Selfish Reasons Not to Have More Kids

By Megan McArdle
Jun 19 2010, 4:44 PM ET Comment

[Will Wilkinson]

My friend and George Mason University economist Bryan Caplan has been working on a book on "Selfish Reasons to Have More Kids" and offers a précis of his argument in today's Wall Street Journal. I've been pretty critical of Bryan's argument in the past and I see no reason in this piece to let up.

Angus (aka Kevin Grier) at Kids Prefer Cheese I think sums up Caplan's case pretty well:

1. In happiness research, the big negative hit comes from having one child. Once you've passed that, the extra unhappiness from having more is fairly small.

2. Parents have little to no influence on how their children turn out, so you can relax, not bother to read to your extra kids or make costly "investments" on their behalf.

3. The more kids you have, the more grandkids you might get and everyone knows grandkids are *awesome*!
I have problems with each of these lines of arguments, but let me concentrate here on happiness research. Bryan really struggles with the fact that children tend to have a negative effect on self-reported happiness. (Most economists are dismissive of survey evidence, but, to his credit, Bryan isn't.) He tries to minimize the damage this finding does to his argument by pointing out that the negative effect is small for the first kid, and even smaller for additional kids. But it remains that if one is trying to maximize happiness, no kids appears to be the best bet and fewer is better than more.

Of course, self-reported happiness is just one dubiously reliable piece of evidence about the effect of kids on well-being. The trouble with Bryan's strategy in the WSJ essay is that he resorts to even less reliable survey evidence to support his position. He cites polls that show that people tend not to report regrets about having had kids, but that a large majority of those who have not had kids say that would choose to have them if they "had it to do over again." Now, Darwinian logic suggests that the belief that one would be better off without children will not tend to be widespread. That is, as Harvard psychologist Daniel Gilbert argues, we should expect to find conviction in the satisfactions of parenthood to be strong and all-but universal whether or not those convictions reflect the truth. So one would want check them against, say, the self-reported life satisfaction of those with and without children. Or, if one is inclined to think like an economist, one might say "talk is cheap" and check these beliefs against what people actually do.

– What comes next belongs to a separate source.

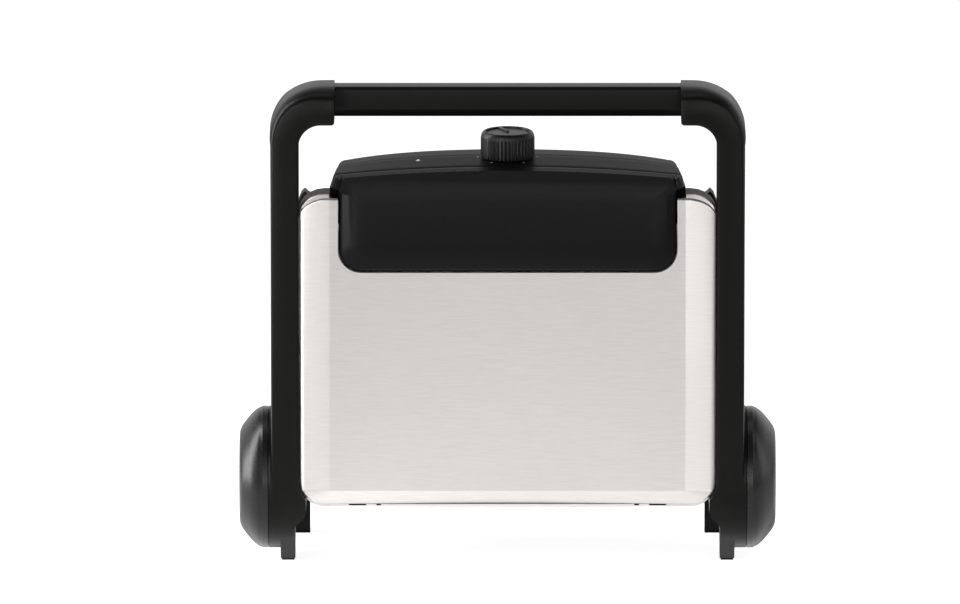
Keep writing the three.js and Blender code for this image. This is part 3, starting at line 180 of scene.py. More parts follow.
def metal(name, colour, roughness, grain=500, variation=0.1):
    material, tree, principled = new_material(name)
    fine = noise(tree, grain, detail=4, rough=0.6)
    dark = tuple(c * (1 - variation) for c in colour)
    light = tuple(min(1, c * (1 + variation)) for c in colour)
    tree.links.new(shade(tree, fine, dark, light), principled.inputs["Base Color"])
    tree.links.new(spread(tree, fine, roughness - 0.05, roughness + 0.06), principled.inputs["Roughness"])
    principled.inputs["Metallic"].default_value = 1
    bump(tree, principled, [(fine, 0.00001)])
    return material


STEEL_FOOT = (0.0575, 0.0587)  # heights in metres between which the smoother foot ends


def brushed_steel():
    """Stainless sheet brushed from side to side: long fine streaks over a finer grain. It is smoother
    along its foot, and draws a mirrored light out up and down."""
    material, tree, principled = new_material("brushed_steel")
    streaks = noise(tree, 1, (60, 150, 1300), detail=4, rough=0.7)
    fine = noise(tree, 1, (60, 200, 3600), detail=2)
    cloud = noise(tree, 7, detail=2)
    colour = shade(tree, streaks, (0.352, 0.339, 0.328), (0.505, 0.488, 0.475))
    tree.links.new(colour, principled.inputs["Base Color"])
    grain = (spread(tree, streaks, 0.33, 0.42), spread(tree, cloud, 0.0, 0.03))
    foot = remap(tree, upward(tree), *STEEL_FOOT, 0.42, 1.0)
    roughness = calculate(tree, "MULTIPLY", (calculate(tree, "ADD", grain), foot))
    tree.links.new(roughness, principled.inputs["Roughness"])
    principled.inputs["Metallic"].default_value = 1
    principled.inputs["Anisotropic"].default_value = 0.9
    along = add(tree, "ShaderNodeCombineXYZ")
    along.inputs["Z"].default_value = 1
    tree.links.new(along.outputs[0], principled.inputs["Tangent"])
    bump(tree, principled, [(streaks, 0.000008), (fine, 0.000003)])
    return material


def even(name, dark, light, roughness, grain, depth):
    """An even finish with a fine grain, for the lens and the pad-printed marks."""
    material, tree, principled = new_material(name)
    fine = noise(tree, grain)
    tree.links.new(shade(tree, fine, dark, light), principled.inputs["Base Color"])
    principled.inputs["Roughness"].default_value = roughness
    bump(tree, principled, [(fine, depth)])
    return material


ARM_BLACK = plastic("arm_black", linear(7, 6, 5), 0.33, 0.1)
GLOSS_BLACK = plastic("nose_black", linear(5, 5, 5), 0.31, 0.1, grain=2600, depth=0.000008)
SATIN_GREY = plastic("satin_grey", linear(8, 8, 8), 0.27, 0.27)
CONSOLE_GREY = plastic("console_grey", linear(11, 11, 10), 0.44, 0.021)
CAP_GREY = plastic("cap_grey", linear(74, 73, 72), 0.5, 0.35)
KNOB_BLACK = plastic("knob_black", linear(8, 8, 8), 0.4, 0.25)
SHELL_BLACK = plastic("shell_black", linear(16, 16, 16), 0.5, 0.15)
RUBBER = plastic("rubber", linear(18, 18, 18), 0.85, 0.2, grain=900, depth=0.00005)
NYLON = plastic("nylon", linear(214, 210, 198), 0.5, 0.5)
CERAMIC = plastic("ceramic", linear(226, 222, 212), 0.75, 0.4, grain=700, depth=0.00004)
PLATE_COAT = plastic("plate_coat", linear(30, 30, 31), 0.45, 0.5, grain=1200, depth=0.00006)
STEEL = brushed_steel()
ZINC = metal("zinc", (0.5, 0.51, 0.52), 0.38)
ELEMENT = metal("element", (0.12, 0.105, 0.095), 0.5, grain=300, variation=0.3)
LENS_CLEAR = even("clear_lens", (0.42, 0.41, 0.4), (0.55, 0.54, 0.53), 0.12, 900, 0.00001)
INK = even("mark_ink", (0.30, 0.295, 0.29), (0.40, 0.395, 0.39), 0.6, 2500, 0.000005)

SLOT_MATERIALS = {
    "black_plastic": SHELL_BLACK,
    "satin_plastic": SATIN_GREY,
    "brushed_steel": STEEL,
    "zinc_steel": ZINC,
    "cast_plate": PLATE_COAT,
    "element_steel": ELEMENT,
    "rubber_pads": RUBBER,
    "ceramic_body": CERAMIC,
    "nylon": NYLON,
    "clear_lens": LENS_CLEAR,
}
NODE_MATERIALS = {
    "right_arm": ARM_BLACK,
    "left_arm": ARM_BLACK,
    "handle_bar": ARM_BLACK,
    "nose": GLOSS_BLACK,
    "console": CONSOLE_GREY,
    "knob_cap": CAP_GREY,
}


def paint(piece, material):
    piece.data.materials.clear()
    piece.data.materials.append(material)


slots = {row["node"]: row["material_slot"] for row in frame["record"]["subparts"]}
for name, node in frame["nodes"].items():
    paint(node, NODE_MATERIALS.get(name, SLOT_MATERIALS[slots[name]]))


# Shapes, from rings of (x, y, z) points
def quarter(u, v, radius_u, radius_v, start, steps):
    """Points of an elliptical quarter turn about (u, v), from a quarter number to the next."""
    turns = [(start + i / steps) * math.pi / 2 for i in range(steps + 1)]
    return [(u + radius_u * math.cos(turn), v + radius_v * math.sin(turn)) for turn in turns]


def both_sides(right):
    """An outline in (x, z) from its right half."""
    return right + [(-x, z) for x, z in reversed(right)]


def each_side(x, z):
    return [(-x, z), (x, z)]


def mix(a, b, share):
    return a + (b - a) * share


def ease(share):
    return share * share * (3 - 2 * share)


def mesh_piece(name, points, faces):
    mesh = bpy.data.meshes.new(name)
    mesh.from_pydata([at(*point) for point in points], [], faces)
    shape = bmesh.new()
    shape.from_mesh(mesh)
    bmesh.ops.remove_doubles(shape, verts=shape.verts, dist=1e-7)
    bmesh.ops.recalc_face_normals(shape, faces=shape.faces)
    shape.to_mesh(mesh)
    shape.free()
    piece = bpy.data.objects.new(name, mesh)
    scene.collection.objects.link(piece)
    return piece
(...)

In that case, what one finds is that increases in average levels of education, levels of disposable income, gender equality, and access to birth control -- that is, increases in the ability of people (and especially women) to deliberately control the conditions of their own lives -- generally lead people to choose a smaller rather than larger number of children. As far as I can tell, Bryan's response is that it "lacks perspective" to take at face value this truly striking tendency of choice under conditions of increasing personal control. If Bryan really thinks rising education, wealth, and gender equality have somehow made us worse at evaluating the costs and benefits of children, he probably ought to turn in his economist card.

None of this is to say that there aren't excellent reasons to have families larger than the relatively small rich-country norm. It's just that these tend not to be the kinds of reasons economists consider "selfish."

Happy Father's Day, fathers! Which reminds me, I need to remember to call my Dad, who I hope isn't in it for the phone calls.